Orang yang sangat keras pada orang lain biasanya memiliki banyak hal yang disembunyikan. Sebagai contoh, atasan yang paling keras menuduh terhadap bawahannya menjadi pencuri, biasanya seorang yang menyembunyikan kesalahan besar dalam bisnis. Pemimpin gereja yang paling menghakimi orang percaya yang terlibat dosa mungkin menyembunyikan dosanya sendiri.
Seseorang yang menyalahkan orang lain tapi sebenarnya lebih salah dari orang itu disebut munafik.Tuhan Yesus berkata, “Hai orang munafik, keluarkanlah dahulu balok dari matamu, maka engkau akan melihat dengan jelas untuk mengeluarkan selumbar itu dari mata saudaramu” (Injil Matius 7:5).
Seorang munafik adalah wanita yang berkata, “Jika suami saya lebih bertanggung jawab, pernikahan kita akan meningkat,” dimana dia sendiri tidak memenuhi tanggung jawabnya. Atau seorang pria yang berkata, “Kita bisa lebih bahagia jika istri saya belajar menghargai uang,” disaat dia baru membeli rokok 2 pak, atau satu set peralatan golf.
Seorang munafik adalah seorang yang berkata,”Gereja tidak memikirkan memenangkan jiwa,” dimana dia sendiri tidak membawa orang kepada Kristus.

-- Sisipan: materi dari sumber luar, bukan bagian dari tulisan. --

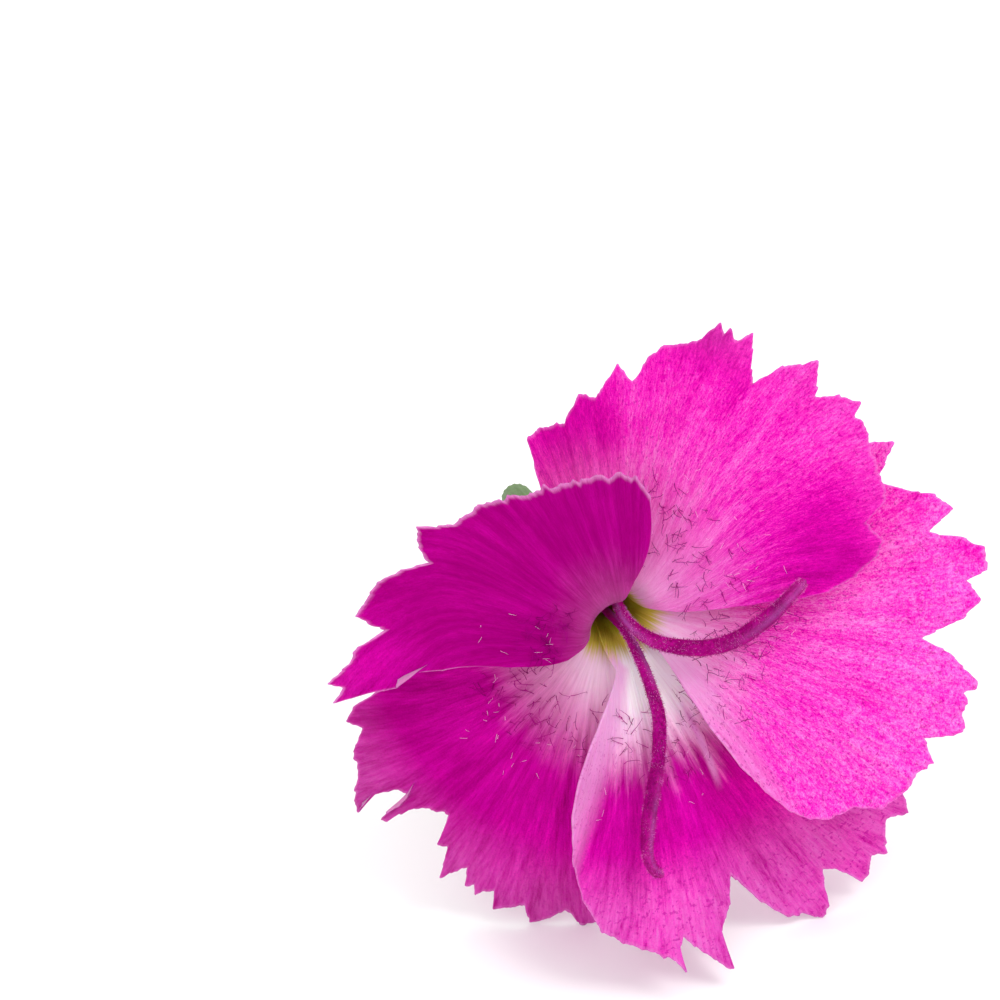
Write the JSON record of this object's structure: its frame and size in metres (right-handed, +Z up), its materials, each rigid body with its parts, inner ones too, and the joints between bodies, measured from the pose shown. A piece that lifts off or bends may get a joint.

Atau “Gereja itu tidak peduli pada manusia,” dimana dia sendiri hampir tidak mungkin disuruh menolong orang lain.
Di dalam Alkitab banyak sekali ayat yang mengingakatn kita untuk tidak mudah menghakimi orang lain. Hal ini menunjukkan bahwa menghakimi orang lain adalah dosa di hadapan Tuhan. Melalui renungan ini kita disadarkan agar tidak mudah duduk sebagai hakim terhadap saudara yang lain. Firman Tuhan dengan tegas menyatakan bahwa "Hanya ada satu Pembuat hukum dan Hakim, yaitu Dia yang berkuasa menyelamatkan dan membinaasakan. Tetapi siapakah engkau, sehingga engkau mau menghakimi sesamamu manusia?" (Yakobus 4:12).
Jika saat ini kita masih merasa sebagai orang yang paling benar dan menempatkan orang lain selalu menjadi terdakwa, segeralah bertobat sebelum semuanya terlambat, sebab "...dengan penghakiman yang kamu pakai untuk menghakimi, kamu akan dihakimi dan ukuran yang kamu pakai untuk mengukur, akan diukurkan kepadamu." (Matius 7:2). Jika ada saudara kita yang lemah dan jatuh justru adalah kesempatan bagi kita untuk menunjukkan kasih dengan menolong dan menguatkan, sehingga dia segera bangkit dan dipulihkan. Jangan menjadi hakim dan malah menjatuhkan vonis.
Sebagai anak-anak Tuhan mari saling melengkapi, menjaga, mendukung, menopang dan menguatkan satu sama lain!